Tire pressure, tire tread condition, road surface, roughness, water, mud, snow and temperature may increase or decrease the stopping distance of any particular car. It is important to keep one fact in mind; experiments have shown that the maximum stopping effect is obtained just before the wheel starts to slide.

Tire Inflation
The effect of tire pressure on braking is not generally understood among brake technicians. In actual practice, a comparatively soft tire tends to “grip” inequalities of the road surface to a greater degree than a hard tire, thus being less likely to skid.

In the 1930s, this action can be noticed on a roller-type brake tester. If one tire is considerably softer than the others, the soft tire tends to “wrap around” the roller and shows a higher stopping force on that wheel than would be shown if all tires were equally inflated. A difference of fifteen or twenty pounds in inflation pressure on opposite tires might change the leverage of braking action and thereby shortening the wheel radius on the soft tire, but such a difference is so noticeable that the brake technician can hardly miss it.

Road Surface
Stopping distances are determined generally by considering the type of road surface, since road surface generally varies more than tire surface.

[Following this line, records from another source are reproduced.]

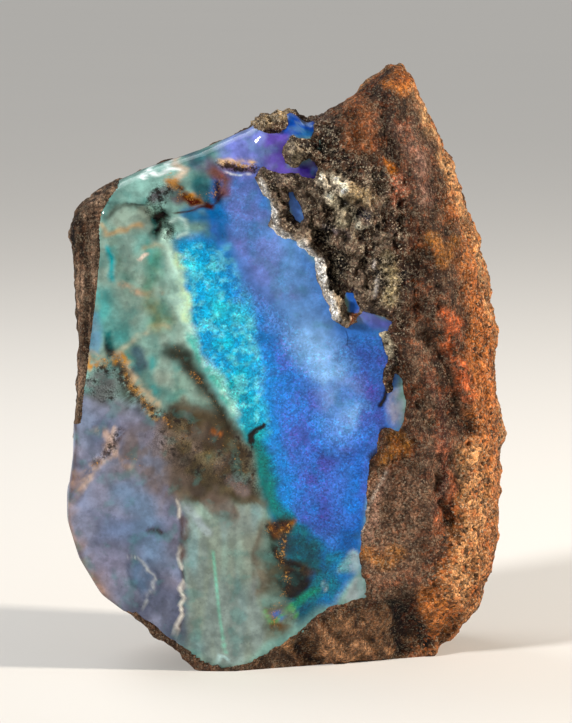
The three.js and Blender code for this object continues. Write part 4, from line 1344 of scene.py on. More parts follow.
@dataclass
class OpalSeam:
    """The seam of precious opal and the potch round it, polished to the block's face."""

    block: Block
    shift: Array  # from the block's millimetres to the frame's
    steps: int = 560  # points round the axis
    dense: float = math.pi  # the direction where they are closest, in radians
    crowding: float = 0.45  # how much closer they are there
    halvings: int = 40  # to find its edge
    face_rings: int = 158
    wall_rings: int = 6  # down the hidden wall
    back_rings: int = 8  # over the hidden back
    overlap: float = 1.6  # how far the opal goes on out of sight, in mm
    sink: float = 0.7  # how far it lies below the stone's skin there, in mm
    dive: float = 5.0  # how much farther down it goes well inside the stone, in mm
    taper: float = 0.04  # how much smaller its hidden back is
    veil: float = 0.014  # the light that the gloss adds to every colour, so the colours leave it out

    def _edge_path(self, rib: Rib) -> Array:
        """The path at which each direction leaves the seam, by halving the span again and again.

        Args:
            rib: The form in each direction.

        Returns:
            One path for each direction.
        """
        edge = ray_reach(rib.angle, SEAM, farthest=True) + self.overlap
        low, high = np.zeros(len(edge)), np.full(len(edge), 1.5)
        for _ in range(self.halvings):
            middle = (low + high) / 2
            points, _ = self.block.skin(rib, middle)
            radius = np.hypot(points[:, 0] - AXIS_X, points[:, 2] - AXIS_Z)
            past = (radius > edge) | (points[:, 1] > SEAM_BACK + self.overlap) | (middle > 1.45)
            low, high = np.where(past, low, middle), np.where(past, middle, high)
        return neighbours(neighbours(low, 9).max(axis=0), 7).mean(axis=0)

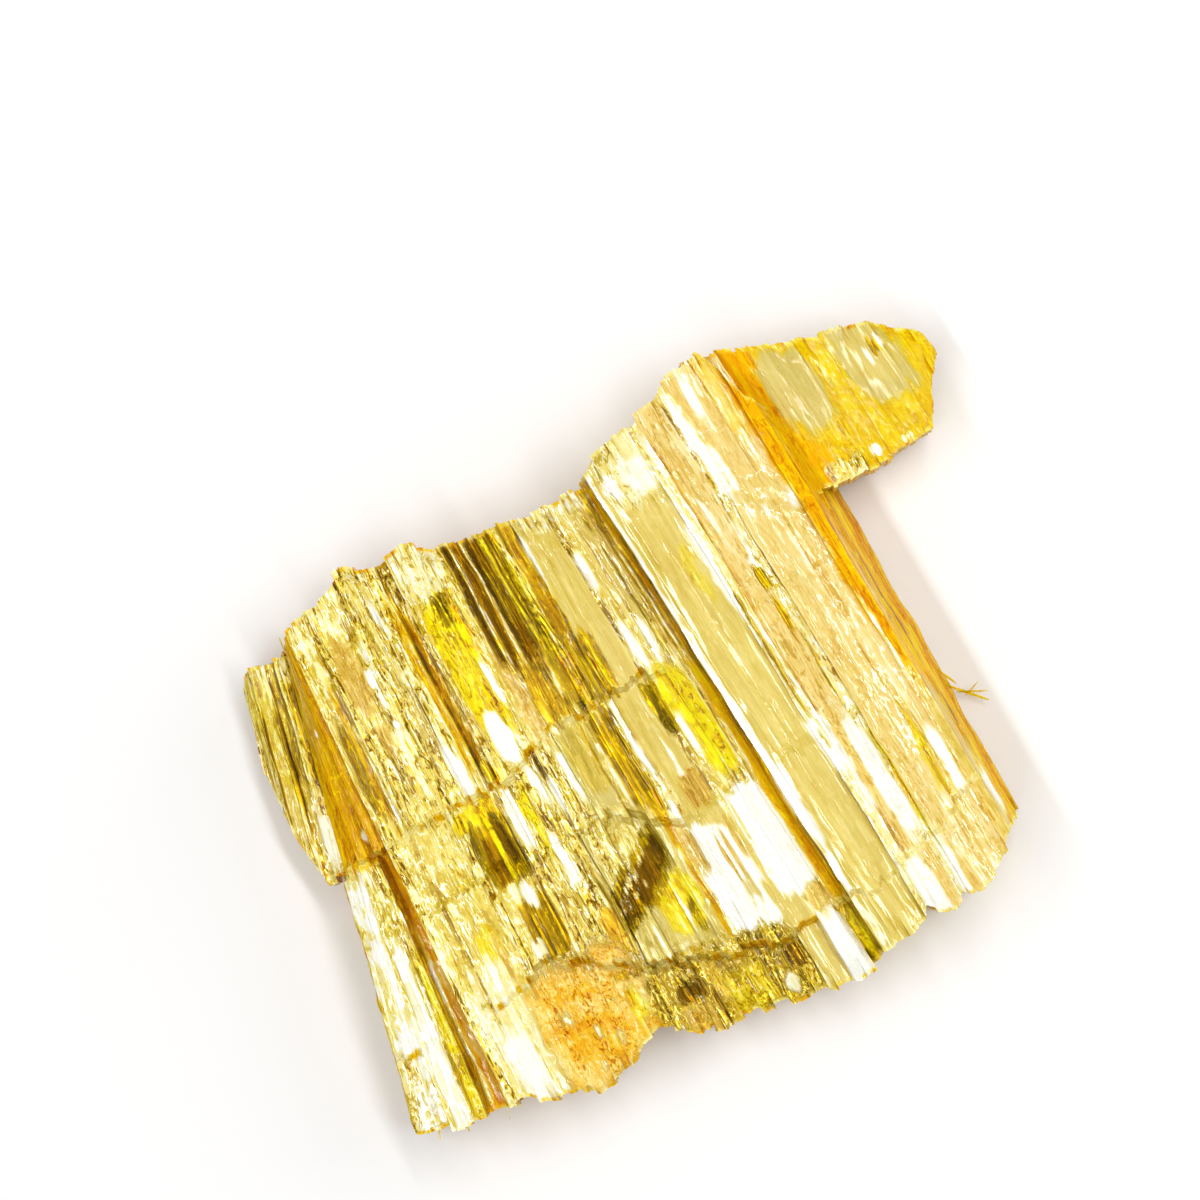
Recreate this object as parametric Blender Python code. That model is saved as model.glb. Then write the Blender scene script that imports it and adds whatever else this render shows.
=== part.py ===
"""A cleavage slab of orpiment: a bundle of laths on a stack of thin sheets, broken from its vein.

The slab lies flat. +Z is up, +Y points to the broken far end, +X to the stepped right wall, and the
origin is the middle of the bounding box on the surface that the slab rests on. Plan sizes and heights
are in millimetres until a mesh is written, which is in metres.

The laths run down the slab in a slight fan. A place on the main bundle is (across, along): across counts
the rails from the left foot (0) to the right foot (4), and along runs from 0 at the far end of a rail to
1 at its near end. Each lath reaches a little past both ends, so the broken ends are ragged.
"""

import math
from collections import namedtuple
from functools import partial

import bmesh
import bpy
from mathutils import Vector

MM = 0.001

SLAB_NAME = "orpiment_slab"
STEP_WIDTH = 0.15  # plan width of the steep side between two laths, or at a cross fracture

# The broken ends below the laths: (height, how far the end stands back there). The slab rests on height 0.
BUNDLE_BREAKS = ((0.0, 0.7), (1.4, 0.1), (1.6, 0.8), (3.1, 0.5), (3.3, 0.0))
SHEET_BREAKS = ((0.6, 0.5), (1.9, 0.0))
BREAK_TURN = 2.4  # radians from one lath's share of the standing back to the next one's
CLEAR_OF_TOP = 0.3  # least height between the uppermost of these ledges and the top of its lath

# The rails of the main bundle: far end and near end of each line that the laths follow.
RAILS = (
    ((-21.3, 4.7), (-12.5, -24.9)),  # foot of the left side
    ((-20.5, 5.3), (-7.0, -22.8)),  # left crest, and the groove below it
    ((-2.1, 13.8), (13.2, -10.7)),  # groove between the valley and the plateau
    ((8.2, 18.8), (22.5, -5.8)),  # right crest
    ((10.0, 19.8), (23.7, -5.1)),  # foot of the right wall
)

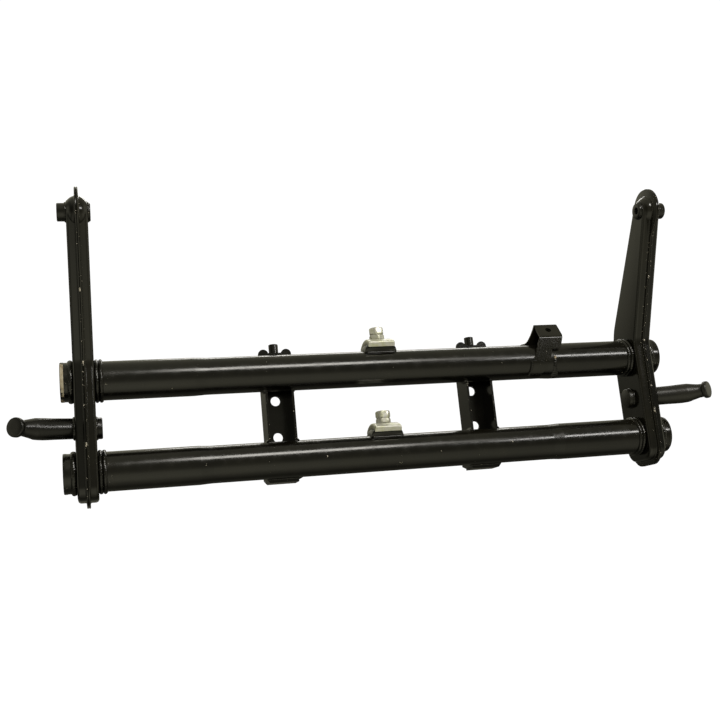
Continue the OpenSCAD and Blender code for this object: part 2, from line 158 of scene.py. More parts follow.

Most stopping distances given in state laws or local ordinances specify that they apply to a stop on smooth, level, dry, concrete road surface, since this surface has been found to give the best unchanging stopping distance.

Other road surfaces will not permit stopping in as short a distance. Dry brick is next best to concrete, then cold asphalt, hot asphalt, limestone and dirt road surface in the order given, although each type will vary with age and local conditions of dust, heat, moisture, etc.